Qué bello es vivir, las múltiples adaptaciones del Cuento de Navidad de Dickens, algunos clásicos modernos como Love Actually o The Holiday, sin olvidar míticas comedias infantiles como Solo en casa, El Grinch o Un padre en apuros. Las películas navideñas son tan típicas de estas fiestas como los turrones o los villancicos. Sin embargo, en los últimos años los infructuosos intentos por reavivar el espíritu navideño a través del cine han terminado convirtiendo este género en un cliché manido y banal, que solo sirve para acentuar la mercantilización que impera en estas fechas.
Pero no siempre es así, aún queda algo de esperanza en este arte que, por difícil que parezca, sigue manteniendo la capacidad para encandilarnos. Es el caso de Los que se quedan, la última película de Alexander Payne. Un regalo de Reyes adelantado capaz de demostrarnos, sin grandes artificios y con un estilo clásico, que todavía es posible creer en las buenas películas sobre la Navidad. De hecho, no sorprendería nada ver que este título se acabe colando en todas las quinielas para los Oscar.
En un momento en el que el ideal de la familia normativamente feliz ha quedado más que cuestionado y donde el consumismo ha logrado empañar la supuesta magia que envuelve estas fiestas, es un milagro que historias como Los que se quedan todavía pueden funcionar como un cálido y sincero abrazo de consuelo.
Navidades de 1970 en un colegio de niños ricos en Nueva Inglaterra, al estilo de otros filmes como El club de los poetas muertos o Esencia de mujer. Con el inicio de las vacaciones de invierno, todo el personal se va a pasar sus días en compañía de su familia, como lo suelen hacer los ricos, esquiando, comiendo bien y recibiendo regalos caros. Todos excepto tres personas: el profesor Paul Hunham (Paul Giamatti), el estudiante Angus Tully (Dominic Sessa) y la cocinera Mary Lamb (Da'Vine Joy Randolph). El primero, un docente solterón, amargado y huraño tiene que quedarse cuidando de los alumnos que no pueden volver a su casa por Navidad, como es el caso del joven Tully, un perspicaz adolescente insolente y contestón, en el que se podría haber reencarnado el Holden Caulfield de Salinger, a quien su madre y su padrastro deciden abandonar en el colegio. Mary, sin embargo, poco tiene que ver con estos dos, es una humilde cocinera de colegio que aún está devastada por el luto por la muerte de su hijo en la guerra de Vietnam, y que no se encuentra con fuerzas para festejar nada.
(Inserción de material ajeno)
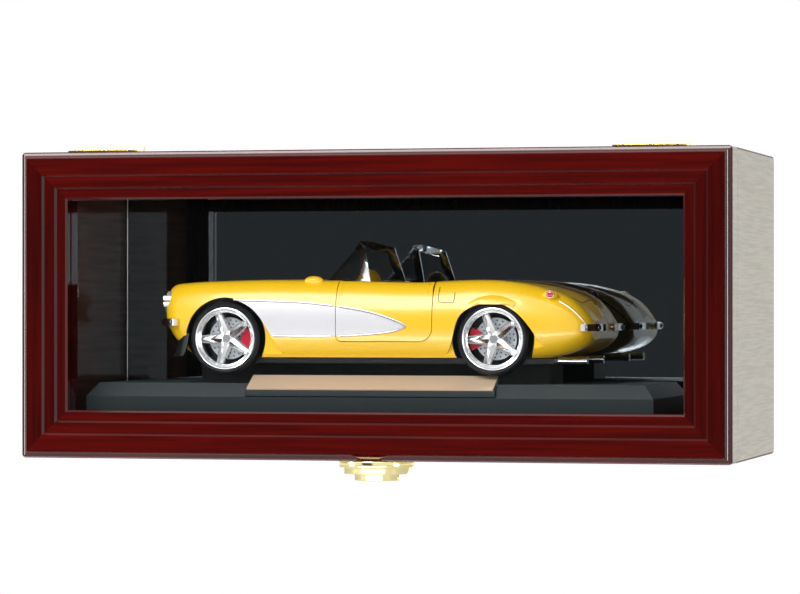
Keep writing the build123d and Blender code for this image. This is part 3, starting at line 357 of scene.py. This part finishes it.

Tres protagonistas de carácter áspero y emocionalmente heridos que poco tienen que celebrar en la época en la que todo el mundo debería ser feliz. Y es a través de esta soledad y dolor compartidos como estos personajes terminan entretejiendo una curiosa relación de cuidados, sobre todo entre el profesor y el alumno, en la que sus diferencias se suavizan a base de roces y enfrentamientos. Igual que ocurre en anteriores trabajos de Payne como Nebraska (2013), la ternura de sus personajes no nace precisamente de la delicadeza, sino de una honestidad cruda y sincera que puede resultar tan divertida como terapeútica.
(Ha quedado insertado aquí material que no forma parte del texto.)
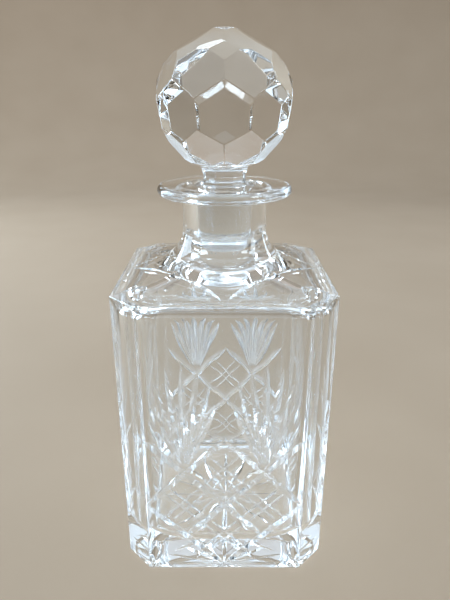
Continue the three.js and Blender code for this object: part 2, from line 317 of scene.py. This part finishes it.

Esta sucesión de encuentros y desencuentros sobre la que se construye el filme sirve para tratar con naturalidad una gran cantidad de temas como el conflicto de clases, muy presente sobre todo al inicio, pero también otros asuntos de calado más personal como la depresión, el alcoholismo, la soledad, o ese inevitable temor a ser herederos de lo peor de nuestros padres.
El director de Entre copas (2004) vuelve a la senda de ese humanismo agrio, tierno y lleno de patetismo en el que Paul Giamatti se ha convertido en una especie de indiscutible "musa". Con un guion inteligente y divertido, esta película no esconde grandes giros ni sorpresas, pero no es ni mucho menos previsible. Lo único que esperas de una historia navideña es que te reconcilie un poco con la humanidad, algo que Los que se quedan acaba cumpliendo con creces, pero todo ello sin caer en sentimentalismos baratos ni tópicos desgastados. Un recuerdo de que a veces solo hace falta una buena historia y un buen desarrollo de los personajes para conseguir emocionar al espectador.
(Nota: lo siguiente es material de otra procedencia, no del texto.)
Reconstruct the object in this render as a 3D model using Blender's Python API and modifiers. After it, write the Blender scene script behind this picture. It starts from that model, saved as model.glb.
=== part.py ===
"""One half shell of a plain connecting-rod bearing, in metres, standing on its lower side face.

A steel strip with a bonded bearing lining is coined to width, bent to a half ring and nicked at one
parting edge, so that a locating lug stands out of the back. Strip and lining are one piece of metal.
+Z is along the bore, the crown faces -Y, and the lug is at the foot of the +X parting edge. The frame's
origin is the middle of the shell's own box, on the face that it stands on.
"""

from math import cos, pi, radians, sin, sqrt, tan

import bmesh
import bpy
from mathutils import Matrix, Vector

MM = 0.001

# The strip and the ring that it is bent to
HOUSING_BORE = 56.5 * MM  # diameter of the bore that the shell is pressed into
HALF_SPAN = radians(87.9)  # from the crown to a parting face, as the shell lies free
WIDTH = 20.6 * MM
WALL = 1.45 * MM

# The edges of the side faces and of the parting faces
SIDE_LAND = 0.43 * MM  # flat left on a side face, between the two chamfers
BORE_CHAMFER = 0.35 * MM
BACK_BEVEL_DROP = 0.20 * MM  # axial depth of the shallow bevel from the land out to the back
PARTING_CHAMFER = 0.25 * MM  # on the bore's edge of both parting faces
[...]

Con una banda sonora a ritmo de folk, amenizada por voces como la de Cat Stevens o Labi Siffre, la estética cálida y luminosa de esta nostálgica postal de invierno invita al recogimiento y la empatía. Porque las navidades pueden ser un recordatorio de todo aquello que echamos en falta, pero también pueden servir para apreciar que seguimos teniendo a los que se quedan. Y es bonito que siga habiendo películas capaces de mantener vivo ese espíritu.